If we resume, here are the specificities of the slow development processing:
  • Simplicity of general use, a liquid developer put in water, nothing else to prepare.
  • No specific management of the temperature, which normally affects the development time.
  • Very economical, dilutions are in the range of 1+100, up to 1+200.
  • No need to keep an eye on the temperature, the weather, the agitation.
  • Possibility of developing images taken at different sensitivities (same film or several films).
  • Allows very smooth rendering, with good rendering in the highlights.
  • Perceived sharpness is improved due to the acutance.
In short, quite a few advantages when the development is not of absolute scientific criticality!


Without agitation, slow development can suffer from the appearance of so-called "bromide drags". During development, bromide ions are produced which, without agitation, slowly migrate to the bottom of the tank. In doing so, they create uneven development streaks on the film surface. Typically, for 35mm film, the film's sprocket holes often accentuate these streaks, which would have been masked by more agitation.

Sometimes, the negatives seem too low contrasted (flat), the semi-stand-dev allows to increase slightly the contrast.


Which films to use?

A priori all the current black and white films you will find.
Scoop: it is even possible to develop color films in this way, the colors will not be rendered but the exploitation in black and white is totally possible. Below, semi-standard Kodak Portra and Gold with HC-110 developer at 1+100.

To save your information for your analog frames quickly (context photograph, GPS coordinates, aperture, speed, film type, ISO, notes, etc.) and directly on your smartphone use LYFDA.

Which film developers to use?

Here, you must not make a mistake. Even if it could work with the most common commercial developers, the best results will be obtained with the Adox Rodinal, the Kodak HC-110, the Foma Fomadon R09 or the Ilford LC29.
In general, manufacturers recommend not to use less than 5 ml of developer solution per film (135 or 120).

Film development

Concerning the temperature, no particular recommendation, between 18 (64.4°F) and 26 (78.8°F) Celcius degrees without worries. Just make sure that all the baths are identical to avoid termic shocks, especially from too hot to cold.
Measuring a few milliliters of developer is not easy, get a syringe from a drugstore, for example.
The protocol described below is equivalent for my part for all black and white and color C-41 films.
If dilution and concentration sounds too complicated for you, use the online dilution and concentration calculator.

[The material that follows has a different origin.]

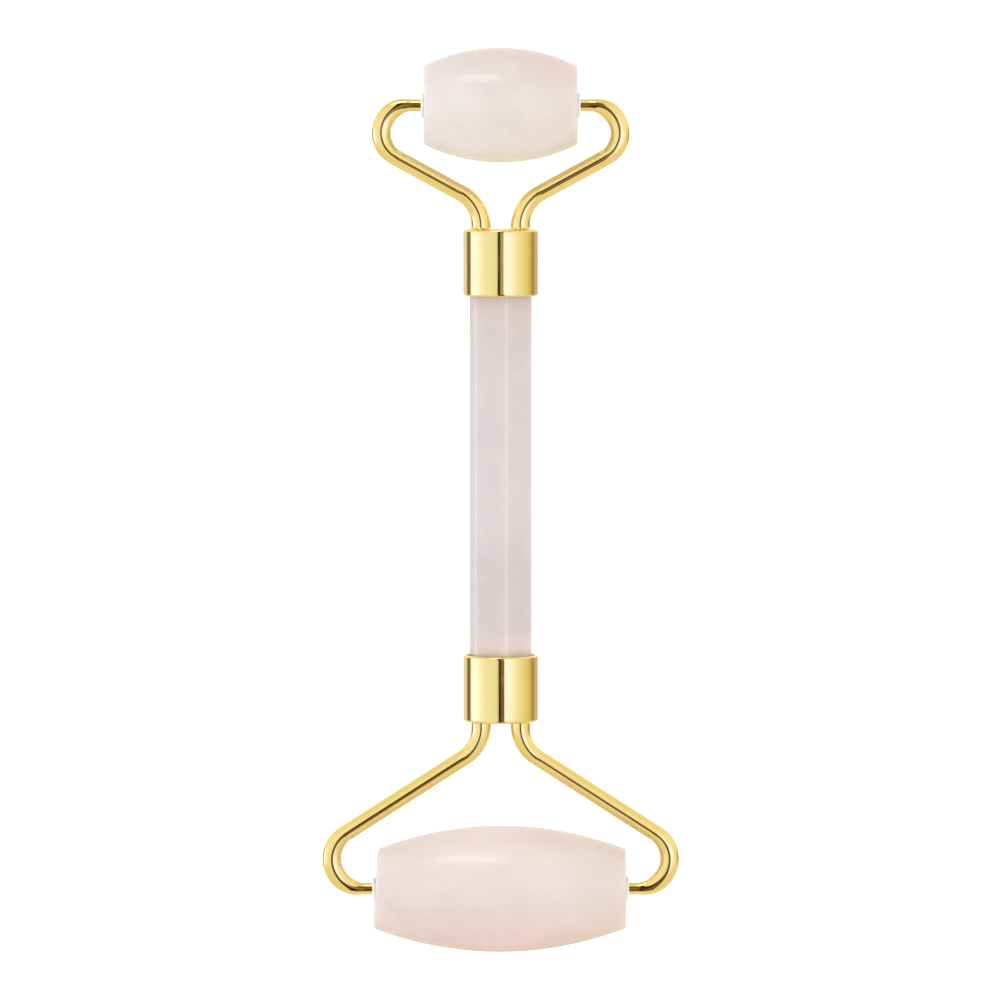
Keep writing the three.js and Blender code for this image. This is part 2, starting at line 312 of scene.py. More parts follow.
def build_glue(end, material):
    """The ring of epoxy that shows between a ferrule's mouth and the handle, with a meniscus."""
    node = f"adhesive_{end}"
    mouth, upward = ferrule_frame(end)
    _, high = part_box(f"ferrule_{end}")
    outer_radius = high.y - FERRULE_WALL - GLUE_CLEARANCE
    inner = hexagon_ring(0)
    steps = 8
    surface = []
    for step in range(steps + 1):
        share = step / steps
        sag = GLUE_RECESS * (GLUE_EDGE_SHARE + GLUE_SAG_SHARE * math.sin(math.pi * share))
        ring = []
        for point in inner:
            outer = point.normalized() * outer_radius
            ring.append(point.lerp(outer, share) + Vector((0, 0, sag)))
        surface.append(ring)
    depth = Vector((0, 0, GLUE_DEPTH))
    bottom = [[point + depth for point in surface[-1]], [point + depth for point in surface[0]]]
    piece = piece_through(f"{end}_glue", standing(surface + bottom, mouth, upward), looped=True)
    finished(piece, "frame", node, material)


# ---- Arms ----


def ease(share):
    share = min(max(share, 0), 1)
    return share * share * (3 - 2 * share)


def outer_bend_radii(share):
    """Half the rod's width and half its depth, part of the way round the outer bend. The depth, from
    front to back, grows evenly over the whole bend."""
    widened = (BEND_RADIUS - PIN_RADIUS) * math.sin(math.pi / 2 * min(share / WIDE_BY, 1))
    slimmed = (BEND_RADIUS - RUN_RADIUS) * ease((share - SLIM_FROM) / (1 - SLIM_FROM))
    return PIN_RADIUS + widened - slimmed, PIN_RADIUS + (RUN_RADIUS - PIN_RADIUS) * share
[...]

To start with, keep it simple, with semi-stand-dev (stirring at half time, and thus avoiding bromide-drags):

  • Dilution of the developer between 1+50 (250 ml tank) and 1+100 (500 ml tank).
  • Constant gentle agitation for 1 minute until the film is thoroughly wet.
  • Tap the tank 2 or 3 times to remove any trapped air bubbles.
  • Let stand without manipulation for 30 minutes.
  • Agitation, 2 or 3 rotations, tap.
  • Let stand for another 30 minutes.
  • Stop bath, fix, rinse and dry as usual.
For the rest, namely the stop bath and the fixing, follow my development technique to finish.
And if you would like to scan your films by yourself, I suggest you digitize them in high-resolution with your digital camera in this specific article.

Denis, do you use slow development yourself?

Yes, of course, all the images in this article are developed with this technique, but I don't use it all the time, and I use only semi-stand-dev.
I mainly use Rodinal at 1+100 (for a 120 film).